Wild plants do not surrender their treasures as easily as their cultivated cousins. Wild berries tend to be small, seedy, and scattered widely across the landscape. Anyone who has spent an hour gathering a cup or two of wild strawberries will tell you that their sweetness is hard-won. But the berry of the autumn olive (Elaeagnus umbellata) is an exception to this rule. The autumn olive dominates whole landscapes. Its berries can weigh branches to the ground. It is impossible to over-harvest. Its flavor is almost universally liked. And, best of all, hardly anyone knows it is edible. Learn to recognize it, and you can have this bounty practically to yourself.

This remarkable fruiting shrub is not an olive at all. You can spot its silvery leaves along highways and in disturbed sites where conservationists planted it to provide wildlife habitat and control erosion. Conservationists now frown upon this practice because autumn olive, an Asian native, competes aggressively with our native species. As an ecologist, I am careful not to spread this invasive plant. But as a forager, I am tempted by its juicy, red, speckled fruit.

Gathering autumn olives pays great rewards for very little time invested. The fruits occur in such quantity that I simply hold a container under a laden branch and run my fingers along it, allowing the fruit to fall in. I’m always careful to taste the fruit first, however, as the flavor varies greatly from shrub to shrub and over the course of its long season (all of September and October). I find that berries grown in full sun tend to be sweetest, and I have a slight preference for late season fruit. Autumn olive berries taste like nothing else – sweet, tart, and pleasantly astringent.

Once you’ve harvested, you can enjoy the fruits both raw and cooked. I love them raw, but I take care to spit the seeds into a container rather than on the ground to avoid inadvertently spreading the plants. To cook with them, I mash the berries through a colander to separate the flesh from the seeds. As in tomatoes, the red color of the berries comes from lycopene, which is not water soluble, so the pulp separates into two parts – a clear juice and a thick red solid. These can be decanted and used separately, but I am not usually so ambitious. A good place to start cooking with autumn olives is to replace the fruit in a recipe that calls for raspberries, which is where this recipe got its inspiration.

Autumn Olive Tart

CRUST
1 cup all-purpose flour
1/3 cup sugar
1/8 tsp. salt
1/3 cup finely ground hazelnuts
1 egg
1 stick butter

PUREE
2 cups of fruit pulp
1/2–1 cup sugar (to taste)
3 tbsp. flour

Preheat oven to 400°F. Cut the butter into the dry ingredients to pea-sized chunks. Beat in the egg and press dough into an 11-inch buttered tart pan. Bake the crust until golden brown, about 12 minutes.
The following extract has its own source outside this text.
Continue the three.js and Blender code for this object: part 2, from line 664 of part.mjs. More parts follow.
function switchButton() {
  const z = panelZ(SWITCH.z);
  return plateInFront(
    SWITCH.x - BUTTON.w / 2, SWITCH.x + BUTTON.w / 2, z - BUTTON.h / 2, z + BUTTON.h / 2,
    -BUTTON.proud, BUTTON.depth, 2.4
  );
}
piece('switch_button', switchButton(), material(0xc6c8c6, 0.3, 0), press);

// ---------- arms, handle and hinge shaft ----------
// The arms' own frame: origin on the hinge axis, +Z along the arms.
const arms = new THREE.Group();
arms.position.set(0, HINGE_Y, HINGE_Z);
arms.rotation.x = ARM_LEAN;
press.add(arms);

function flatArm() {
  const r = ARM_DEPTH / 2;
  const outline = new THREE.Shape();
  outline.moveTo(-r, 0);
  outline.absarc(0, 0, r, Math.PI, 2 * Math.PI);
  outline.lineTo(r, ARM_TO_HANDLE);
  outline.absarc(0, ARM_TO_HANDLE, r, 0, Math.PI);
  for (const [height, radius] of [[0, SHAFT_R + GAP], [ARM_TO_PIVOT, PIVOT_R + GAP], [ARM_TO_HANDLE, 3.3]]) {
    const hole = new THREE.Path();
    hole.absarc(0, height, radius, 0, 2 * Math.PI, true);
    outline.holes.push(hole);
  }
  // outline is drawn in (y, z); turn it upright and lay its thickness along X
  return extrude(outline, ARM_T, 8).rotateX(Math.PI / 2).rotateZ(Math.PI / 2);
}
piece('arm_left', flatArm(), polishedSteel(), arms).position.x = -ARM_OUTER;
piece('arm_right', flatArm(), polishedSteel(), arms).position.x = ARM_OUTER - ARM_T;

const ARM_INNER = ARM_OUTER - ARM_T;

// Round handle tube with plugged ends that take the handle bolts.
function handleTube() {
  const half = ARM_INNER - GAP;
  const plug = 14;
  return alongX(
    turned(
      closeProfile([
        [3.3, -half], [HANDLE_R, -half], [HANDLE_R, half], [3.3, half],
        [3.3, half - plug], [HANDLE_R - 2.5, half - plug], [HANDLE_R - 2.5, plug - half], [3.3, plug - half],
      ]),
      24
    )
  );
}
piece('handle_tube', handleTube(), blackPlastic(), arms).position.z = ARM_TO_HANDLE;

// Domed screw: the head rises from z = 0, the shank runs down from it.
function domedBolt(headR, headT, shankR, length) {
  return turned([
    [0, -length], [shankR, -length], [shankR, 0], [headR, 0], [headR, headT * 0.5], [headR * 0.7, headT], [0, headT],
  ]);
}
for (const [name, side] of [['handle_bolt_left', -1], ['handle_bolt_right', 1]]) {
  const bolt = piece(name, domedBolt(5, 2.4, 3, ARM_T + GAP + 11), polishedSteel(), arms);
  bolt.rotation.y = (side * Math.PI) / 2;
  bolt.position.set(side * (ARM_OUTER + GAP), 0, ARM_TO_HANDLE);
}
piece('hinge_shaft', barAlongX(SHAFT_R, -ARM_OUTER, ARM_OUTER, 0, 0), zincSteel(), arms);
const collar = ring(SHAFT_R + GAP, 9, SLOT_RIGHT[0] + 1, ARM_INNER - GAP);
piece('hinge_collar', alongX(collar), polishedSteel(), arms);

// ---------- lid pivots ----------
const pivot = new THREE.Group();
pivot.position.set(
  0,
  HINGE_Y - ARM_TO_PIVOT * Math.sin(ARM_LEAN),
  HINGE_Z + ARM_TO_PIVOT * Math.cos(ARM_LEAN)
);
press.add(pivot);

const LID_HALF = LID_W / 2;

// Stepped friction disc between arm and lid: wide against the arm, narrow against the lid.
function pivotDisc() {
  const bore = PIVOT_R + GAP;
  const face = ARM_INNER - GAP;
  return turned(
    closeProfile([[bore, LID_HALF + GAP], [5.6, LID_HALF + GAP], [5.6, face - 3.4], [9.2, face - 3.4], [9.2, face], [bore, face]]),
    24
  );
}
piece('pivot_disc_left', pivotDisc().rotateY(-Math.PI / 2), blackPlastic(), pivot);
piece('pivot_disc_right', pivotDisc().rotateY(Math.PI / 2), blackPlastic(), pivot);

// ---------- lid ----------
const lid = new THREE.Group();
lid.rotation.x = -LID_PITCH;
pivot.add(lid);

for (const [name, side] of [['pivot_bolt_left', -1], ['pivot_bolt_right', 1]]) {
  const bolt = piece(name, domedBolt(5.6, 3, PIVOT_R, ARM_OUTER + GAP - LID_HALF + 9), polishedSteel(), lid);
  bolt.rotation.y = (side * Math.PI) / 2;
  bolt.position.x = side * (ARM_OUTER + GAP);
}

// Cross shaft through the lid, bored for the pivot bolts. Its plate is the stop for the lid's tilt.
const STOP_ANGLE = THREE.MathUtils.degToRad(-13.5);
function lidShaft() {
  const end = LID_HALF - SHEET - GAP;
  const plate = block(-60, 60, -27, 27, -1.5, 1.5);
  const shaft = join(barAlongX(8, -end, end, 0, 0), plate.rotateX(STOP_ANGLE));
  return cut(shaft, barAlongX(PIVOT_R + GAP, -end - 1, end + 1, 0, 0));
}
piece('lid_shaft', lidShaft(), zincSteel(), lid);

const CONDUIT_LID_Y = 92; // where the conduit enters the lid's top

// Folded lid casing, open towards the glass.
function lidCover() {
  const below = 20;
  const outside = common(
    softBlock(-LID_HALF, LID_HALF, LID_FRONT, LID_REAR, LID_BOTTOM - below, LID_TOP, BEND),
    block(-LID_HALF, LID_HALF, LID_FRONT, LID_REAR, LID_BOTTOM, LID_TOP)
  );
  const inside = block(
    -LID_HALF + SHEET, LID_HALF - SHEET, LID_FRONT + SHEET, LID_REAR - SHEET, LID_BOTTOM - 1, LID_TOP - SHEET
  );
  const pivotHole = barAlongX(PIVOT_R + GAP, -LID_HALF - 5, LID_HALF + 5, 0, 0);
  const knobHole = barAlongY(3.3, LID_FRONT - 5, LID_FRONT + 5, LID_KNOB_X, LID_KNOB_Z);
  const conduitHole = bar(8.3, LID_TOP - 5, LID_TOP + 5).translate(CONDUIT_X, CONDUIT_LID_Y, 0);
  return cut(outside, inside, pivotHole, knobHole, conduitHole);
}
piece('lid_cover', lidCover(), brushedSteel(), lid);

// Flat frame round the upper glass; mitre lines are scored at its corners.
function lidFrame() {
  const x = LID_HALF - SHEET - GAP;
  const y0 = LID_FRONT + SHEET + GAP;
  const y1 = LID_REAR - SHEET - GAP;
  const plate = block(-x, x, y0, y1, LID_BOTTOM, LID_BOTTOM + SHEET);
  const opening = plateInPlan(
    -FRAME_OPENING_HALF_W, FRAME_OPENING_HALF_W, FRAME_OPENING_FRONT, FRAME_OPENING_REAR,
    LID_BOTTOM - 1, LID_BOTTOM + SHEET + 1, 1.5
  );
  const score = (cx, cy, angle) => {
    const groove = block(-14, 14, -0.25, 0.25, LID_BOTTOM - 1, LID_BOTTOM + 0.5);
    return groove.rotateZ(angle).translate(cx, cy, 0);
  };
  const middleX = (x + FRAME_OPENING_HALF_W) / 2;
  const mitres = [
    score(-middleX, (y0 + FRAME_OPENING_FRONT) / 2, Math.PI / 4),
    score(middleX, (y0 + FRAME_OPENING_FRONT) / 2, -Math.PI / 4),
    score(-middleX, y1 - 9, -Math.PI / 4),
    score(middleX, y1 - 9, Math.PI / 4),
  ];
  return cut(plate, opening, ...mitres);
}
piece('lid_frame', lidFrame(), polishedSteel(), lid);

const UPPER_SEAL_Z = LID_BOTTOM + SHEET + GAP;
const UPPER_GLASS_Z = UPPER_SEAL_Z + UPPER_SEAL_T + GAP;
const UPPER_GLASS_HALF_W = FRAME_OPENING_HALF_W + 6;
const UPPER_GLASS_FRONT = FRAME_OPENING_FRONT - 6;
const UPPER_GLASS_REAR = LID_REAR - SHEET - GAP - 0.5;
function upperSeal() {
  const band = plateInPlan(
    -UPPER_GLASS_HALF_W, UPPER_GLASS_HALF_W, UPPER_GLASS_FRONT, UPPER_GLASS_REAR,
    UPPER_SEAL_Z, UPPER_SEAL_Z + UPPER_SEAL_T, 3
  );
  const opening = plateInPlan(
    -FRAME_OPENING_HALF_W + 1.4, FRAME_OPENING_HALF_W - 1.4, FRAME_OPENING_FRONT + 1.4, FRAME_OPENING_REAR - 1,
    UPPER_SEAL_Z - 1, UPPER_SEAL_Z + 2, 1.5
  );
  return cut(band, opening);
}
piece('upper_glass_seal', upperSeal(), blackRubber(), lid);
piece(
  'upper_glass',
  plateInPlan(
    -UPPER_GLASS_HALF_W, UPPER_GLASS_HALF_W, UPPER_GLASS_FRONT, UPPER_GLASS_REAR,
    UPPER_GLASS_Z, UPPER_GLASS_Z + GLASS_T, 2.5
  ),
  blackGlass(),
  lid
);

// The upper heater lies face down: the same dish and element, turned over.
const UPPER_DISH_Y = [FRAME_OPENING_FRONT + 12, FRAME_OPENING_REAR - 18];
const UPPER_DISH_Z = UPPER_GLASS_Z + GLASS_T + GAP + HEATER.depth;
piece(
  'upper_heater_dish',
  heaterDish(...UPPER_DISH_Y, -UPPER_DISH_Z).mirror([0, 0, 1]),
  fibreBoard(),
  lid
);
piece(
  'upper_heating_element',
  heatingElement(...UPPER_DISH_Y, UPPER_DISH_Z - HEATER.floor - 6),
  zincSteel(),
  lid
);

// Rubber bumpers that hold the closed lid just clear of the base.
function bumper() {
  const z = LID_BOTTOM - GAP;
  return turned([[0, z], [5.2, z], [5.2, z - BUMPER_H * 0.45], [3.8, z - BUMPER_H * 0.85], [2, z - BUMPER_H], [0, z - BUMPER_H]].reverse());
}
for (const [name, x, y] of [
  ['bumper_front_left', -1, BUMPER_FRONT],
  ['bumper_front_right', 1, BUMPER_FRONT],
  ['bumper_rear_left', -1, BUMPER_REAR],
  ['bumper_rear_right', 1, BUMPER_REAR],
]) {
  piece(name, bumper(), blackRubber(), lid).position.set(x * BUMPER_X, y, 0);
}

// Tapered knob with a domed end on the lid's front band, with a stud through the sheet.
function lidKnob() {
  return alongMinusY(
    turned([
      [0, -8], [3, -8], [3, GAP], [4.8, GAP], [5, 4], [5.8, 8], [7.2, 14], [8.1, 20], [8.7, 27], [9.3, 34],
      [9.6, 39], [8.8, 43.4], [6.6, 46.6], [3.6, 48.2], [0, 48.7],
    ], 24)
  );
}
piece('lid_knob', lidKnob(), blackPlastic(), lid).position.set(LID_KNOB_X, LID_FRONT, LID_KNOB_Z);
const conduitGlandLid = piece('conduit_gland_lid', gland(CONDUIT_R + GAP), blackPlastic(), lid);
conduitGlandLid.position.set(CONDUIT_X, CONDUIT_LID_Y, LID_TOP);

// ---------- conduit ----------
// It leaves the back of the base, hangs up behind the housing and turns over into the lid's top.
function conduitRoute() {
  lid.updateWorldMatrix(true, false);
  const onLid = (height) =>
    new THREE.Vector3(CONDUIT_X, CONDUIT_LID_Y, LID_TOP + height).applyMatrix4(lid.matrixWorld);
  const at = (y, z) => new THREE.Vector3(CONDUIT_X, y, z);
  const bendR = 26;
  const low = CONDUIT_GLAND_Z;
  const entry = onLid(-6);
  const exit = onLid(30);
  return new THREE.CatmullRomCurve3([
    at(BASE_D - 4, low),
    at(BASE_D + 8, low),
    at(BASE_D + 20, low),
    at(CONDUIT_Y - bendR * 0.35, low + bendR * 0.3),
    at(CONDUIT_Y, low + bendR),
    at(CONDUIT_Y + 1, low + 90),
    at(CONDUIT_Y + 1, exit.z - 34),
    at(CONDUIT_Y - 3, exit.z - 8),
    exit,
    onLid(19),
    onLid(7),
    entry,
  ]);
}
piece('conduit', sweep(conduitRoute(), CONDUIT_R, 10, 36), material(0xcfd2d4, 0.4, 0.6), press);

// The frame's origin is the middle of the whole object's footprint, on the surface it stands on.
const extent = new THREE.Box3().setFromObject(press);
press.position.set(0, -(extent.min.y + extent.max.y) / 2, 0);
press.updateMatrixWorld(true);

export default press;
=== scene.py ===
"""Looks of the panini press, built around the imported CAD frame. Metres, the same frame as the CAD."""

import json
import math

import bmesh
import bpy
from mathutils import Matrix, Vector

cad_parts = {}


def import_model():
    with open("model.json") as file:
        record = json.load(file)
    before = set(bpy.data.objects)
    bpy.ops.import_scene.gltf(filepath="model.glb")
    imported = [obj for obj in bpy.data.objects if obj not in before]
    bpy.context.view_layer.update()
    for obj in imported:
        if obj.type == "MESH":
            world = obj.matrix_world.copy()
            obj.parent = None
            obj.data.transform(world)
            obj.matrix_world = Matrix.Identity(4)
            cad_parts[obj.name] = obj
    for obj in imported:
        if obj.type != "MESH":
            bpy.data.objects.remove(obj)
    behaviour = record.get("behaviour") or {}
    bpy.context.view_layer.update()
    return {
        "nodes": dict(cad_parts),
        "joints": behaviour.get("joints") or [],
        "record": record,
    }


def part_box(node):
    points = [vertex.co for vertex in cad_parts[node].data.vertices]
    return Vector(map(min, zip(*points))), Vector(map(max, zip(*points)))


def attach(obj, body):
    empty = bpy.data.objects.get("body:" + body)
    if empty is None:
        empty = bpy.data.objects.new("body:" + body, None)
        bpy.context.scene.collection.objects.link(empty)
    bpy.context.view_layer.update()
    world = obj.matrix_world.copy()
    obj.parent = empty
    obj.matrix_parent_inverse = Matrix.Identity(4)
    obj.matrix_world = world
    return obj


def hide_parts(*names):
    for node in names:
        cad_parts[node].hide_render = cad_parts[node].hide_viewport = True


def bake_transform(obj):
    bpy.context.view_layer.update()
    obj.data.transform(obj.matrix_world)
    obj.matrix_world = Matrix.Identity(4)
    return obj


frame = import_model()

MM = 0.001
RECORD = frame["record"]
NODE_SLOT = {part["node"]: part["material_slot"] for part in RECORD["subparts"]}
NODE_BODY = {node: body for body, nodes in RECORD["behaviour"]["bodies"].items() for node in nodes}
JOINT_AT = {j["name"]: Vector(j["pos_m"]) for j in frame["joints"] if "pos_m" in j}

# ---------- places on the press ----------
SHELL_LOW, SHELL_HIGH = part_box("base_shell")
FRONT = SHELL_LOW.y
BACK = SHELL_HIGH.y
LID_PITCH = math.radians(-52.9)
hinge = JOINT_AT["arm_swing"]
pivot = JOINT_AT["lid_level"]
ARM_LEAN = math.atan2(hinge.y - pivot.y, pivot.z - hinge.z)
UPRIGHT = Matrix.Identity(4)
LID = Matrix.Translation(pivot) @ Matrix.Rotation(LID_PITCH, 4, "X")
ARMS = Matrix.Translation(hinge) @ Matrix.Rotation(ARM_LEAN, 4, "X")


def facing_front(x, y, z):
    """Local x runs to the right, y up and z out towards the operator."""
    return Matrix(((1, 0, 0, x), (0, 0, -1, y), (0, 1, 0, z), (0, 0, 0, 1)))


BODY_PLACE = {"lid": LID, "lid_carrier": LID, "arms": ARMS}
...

Press autumn olive berries through a strainer or colander to collect fruit pulp. Add sugar to taste. Add the flour, which will thicken the puree and somewhat slow the separation of the juices. Pour the berry puree over the crust. Bake until puree bubbles (about 10 minutes), cool, and serve.

Discussion *

Sep 14, 2013

In-laws were visiting and staying at a local hotel. Saw some autumn olives on the roadside and went out to gather with a plastic cup and a plastic bag.  Nabbed about six pounds in 45 minutes. (Slow, I know, but it was a long week and I was feeling sluggish.) Going to try juicing or leathering them. We’ll let you know how it turns out.